We really do have quite a lot in common! Disaster thinking... done my fair share of that... it's such a stupid waste of time!

the walking man said...

Really isn't much point in remembering, holding on to the battles, unless of course you belong to the VFW.

Syd said...

Chris, what a cute photo. My mother saved all of mine as well. They are packed away someplace here. I remember one teacher writing that I was finally getting a personality--in seventh grade! I wonder what I had before that. Oh well....

Marion said...

In AA, we were warned not to go into our heads alone, that it can be a very scary place. I can indulge in disaster thinking so quickly and easily...sometimes it takes awhile before I catch myself. I can go on with it for quite some time, heh!

My mother also kept my report cards. I was astounded when I found them after she died, amongst her stuff. I didn't even know she liked me that much...she certainly didn't show it. So your poem meant a lot to me..

Brian Miller said...

dang. you took my breath away a punch to the stomach...

Anonymous said...

Touching poem. My Mom kept all of my report cards and gave them to me a couple of years ago. She had them all nicely filed in an accordion file. - G

Gabriella Moonlight said...

"please don't hit me" this definitely stood out for me, I was much in the same manner with my mother, wanting to please her and not raise her ire. she too kept these momentos that somehow had meaning and yet the meaning attached for me was lost on the anger and the sadness she felt.

oh, the stinking and catastrophising is so hard...i always say, "my best thinking got me to aa..." what's that say really LOL!

Love you,

Magpie said...

I like your term for it better than mine...I just say my husband is a doomsayer...always thinking the worst. What is this love/hate relationship so many mother and daughters have? I'm trying hard to break that cycle in my home.

Tari said...

Oh Chris! Like Rachel said, I feel like we have a lot in common too.

I am so often in "disaster thinking" mode, and sometimes it gets the best of me.

So sad about the report card and the note. I hope your mother listened.

Totalfeckineejit said...

Just ticking along like any good poem should and then POW!The last four lines elevate it to something special.

The Bug said...

Definitely a poignant poem. There was that little expulsion of breath when I read "please don't hit me" - like I had been waiting & there it was.
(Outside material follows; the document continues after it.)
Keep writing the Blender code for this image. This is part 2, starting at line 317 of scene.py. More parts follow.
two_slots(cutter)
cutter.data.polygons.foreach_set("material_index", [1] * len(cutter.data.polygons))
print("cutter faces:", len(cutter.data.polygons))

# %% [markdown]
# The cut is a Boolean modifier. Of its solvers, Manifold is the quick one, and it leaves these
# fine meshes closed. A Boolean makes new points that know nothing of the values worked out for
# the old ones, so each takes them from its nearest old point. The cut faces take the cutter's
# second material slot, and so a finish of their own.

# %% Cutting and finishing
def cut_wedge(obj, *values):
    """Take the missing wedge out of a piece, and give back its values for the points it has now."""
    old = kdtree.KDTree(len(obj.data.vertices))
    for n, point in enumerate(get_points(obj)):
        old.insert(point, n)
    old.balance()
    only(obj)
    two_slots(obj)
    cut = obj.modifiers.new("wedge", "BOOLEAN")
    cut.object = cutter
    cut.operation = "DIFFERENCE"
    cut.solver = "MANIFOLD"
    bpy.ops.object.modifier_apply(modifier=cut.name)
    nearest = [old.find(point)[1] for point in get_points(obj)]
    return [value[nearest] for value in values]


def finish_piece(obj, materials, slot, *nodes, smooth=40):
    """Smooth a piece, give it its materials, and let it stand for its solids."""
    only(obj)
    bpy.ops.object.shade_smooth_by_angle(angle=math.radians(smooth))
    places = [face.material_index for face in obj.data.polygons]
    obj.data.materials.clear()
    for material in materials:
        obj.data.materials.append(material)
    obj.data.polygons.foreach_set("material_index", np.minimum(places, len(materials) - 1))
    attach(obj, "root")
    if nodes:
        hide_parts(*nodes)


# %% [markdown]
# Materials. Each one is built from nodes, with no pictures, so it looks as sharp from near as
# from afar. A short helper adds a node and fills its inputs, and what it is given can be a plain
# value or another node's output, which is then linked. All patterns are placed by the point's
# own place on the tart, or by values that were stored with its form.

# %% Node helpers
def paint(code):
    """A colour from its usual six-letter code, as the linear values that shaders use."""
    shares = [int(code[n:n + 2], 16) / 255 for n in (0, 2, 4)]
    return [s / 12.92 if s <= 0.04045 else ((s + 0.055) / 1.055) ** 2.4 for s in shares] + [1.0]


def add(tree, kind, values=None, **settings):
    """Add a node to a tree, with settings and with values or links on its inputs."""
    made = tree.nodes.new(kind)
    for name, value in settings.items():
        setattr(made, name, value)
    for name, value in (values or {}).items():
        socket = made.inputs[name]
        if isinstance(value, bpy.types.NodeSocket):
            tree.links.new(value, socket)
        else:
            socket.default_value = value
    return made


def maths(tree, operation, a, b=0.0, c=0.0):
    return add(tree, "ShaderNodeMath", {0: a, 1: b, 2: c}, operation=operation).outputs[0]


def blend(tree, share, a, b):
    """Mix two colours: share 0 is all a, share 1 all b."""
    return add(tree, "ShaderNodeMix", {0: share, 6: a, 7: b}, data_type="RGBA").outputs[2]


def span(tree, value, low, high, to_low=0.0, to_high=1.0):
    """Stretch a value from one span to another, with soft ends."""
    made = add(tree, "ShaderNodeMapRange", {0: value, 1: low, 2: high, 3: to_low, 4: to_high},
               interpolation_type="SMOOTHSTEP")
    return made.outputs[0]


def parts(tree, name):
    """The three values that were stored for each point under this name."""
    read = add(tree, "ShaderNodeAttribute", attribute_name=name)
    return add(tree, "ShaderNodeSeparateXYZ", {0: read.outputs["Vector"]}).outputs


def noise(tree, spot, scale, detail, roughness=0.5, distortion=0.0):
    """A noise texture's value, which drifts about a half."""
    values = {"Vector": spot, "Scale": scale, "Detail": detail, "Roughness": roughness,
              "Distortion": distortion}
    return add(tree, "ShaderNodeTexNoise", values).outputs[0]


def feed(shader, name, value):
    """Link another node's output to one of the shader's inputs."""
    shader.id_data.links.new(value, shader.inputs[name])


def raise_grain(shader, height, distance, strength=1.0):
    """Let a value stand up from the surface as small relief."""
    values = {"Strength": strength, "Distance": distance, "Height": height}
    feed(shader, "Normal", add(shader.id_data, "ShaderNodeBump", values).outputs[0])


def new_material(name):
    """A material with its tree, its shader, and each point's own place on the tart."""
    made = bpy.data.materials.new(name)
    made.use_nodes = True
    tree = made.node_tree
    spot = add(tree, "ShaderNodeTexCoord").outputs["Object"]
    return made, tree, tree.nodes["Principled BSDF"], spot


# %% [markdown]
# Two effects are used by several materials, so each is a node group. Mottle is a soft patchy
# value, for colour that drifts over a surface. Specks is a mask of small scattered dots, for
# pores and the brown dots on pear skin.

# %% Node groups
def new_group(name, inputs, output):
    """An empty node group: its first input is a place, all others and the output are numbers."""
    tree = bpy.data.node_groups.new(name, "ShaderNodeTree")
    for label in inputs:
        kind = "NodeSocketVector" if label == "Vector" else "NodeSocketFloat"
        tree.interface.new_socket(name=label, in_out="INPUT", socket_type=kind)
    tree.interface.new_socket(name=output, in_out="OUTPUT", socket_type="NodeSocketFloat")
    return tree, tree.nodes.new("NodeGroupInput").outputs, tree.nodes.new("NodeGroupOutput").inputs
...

Oh I am a disaster thinker of the highest order! And I have lots of experience talking myself down off the ledge, so if you need to have someone speak truth to your (perhaps fatal!) pain, just call me.

Peter Goulding said...

What an original take. A life categorised on paper...

Scott said...

wow Chris, as usual... right to my core :-) Thanks!

(I too can relate to the disaster thinking model lol)

Argent said...

My mum gave me all my report cards and I have them still (not sure what that means). Don't hit me - that sent a frisson down my spine.

Doctor FTSE said...

Must be difficult to be "unsatisfactory" when you give us poems like this!

e said...

Hi Chris,

Your poem is fabulous. I have my last grade report from high school...So long ago and with such hopes for the future...Sometimes I wonder where that optimism and hope have gone.

How are you doing today?

Thanks for the e-mail.

Monkey Man said...

You're awesome.

K.Lawson Gilbert said...

A very sad commentary - but a unique take. Skillfully written.

NanU said...

What a turn at the end. People are so complicated. Love and hate at the same time.
When I look back at school pictures, it's like it isn't me there, but some kid I don't know. It'd take a lot to prove I was ever there, standing in the living room for a dressing down for a B, though I know it must have been me.

Lydia said...

What you have allowed us to discover here makes your caring for her at the end all the more powerful. You are working through so much soon after her death that it appears you are making your future a very safe place in which to live, love, purge, and regenerate.

This poem is great.

izzy said...

Oh yeah, those little pieces of aged paper ! I saw some after Ma died-
such a motley collection... seems the old way -writing comments- was so
much better. Then they stopped. Potential was the deadly word- Thanks!

Jinksy said...

I asked my kids if they wanted their old reports, but they declined, and the lot got shredded, as did mine, after I'd had a good laugh reading them! Live in the now, says I...

Karen said...

I like Jinksy's comment - live in the now - but not so easily accomplished, I'm afraid. I wish we could remember only the good. Wish we could live only the good.

Your poem really moves me.

steveroni said...

U are exceptional.
Your writing is exceptional.
I'm wondering where have I been?
I LOVE it here...

And all the horrors now slip through my fingers like autumn's fallen leaves...Ohhhhh!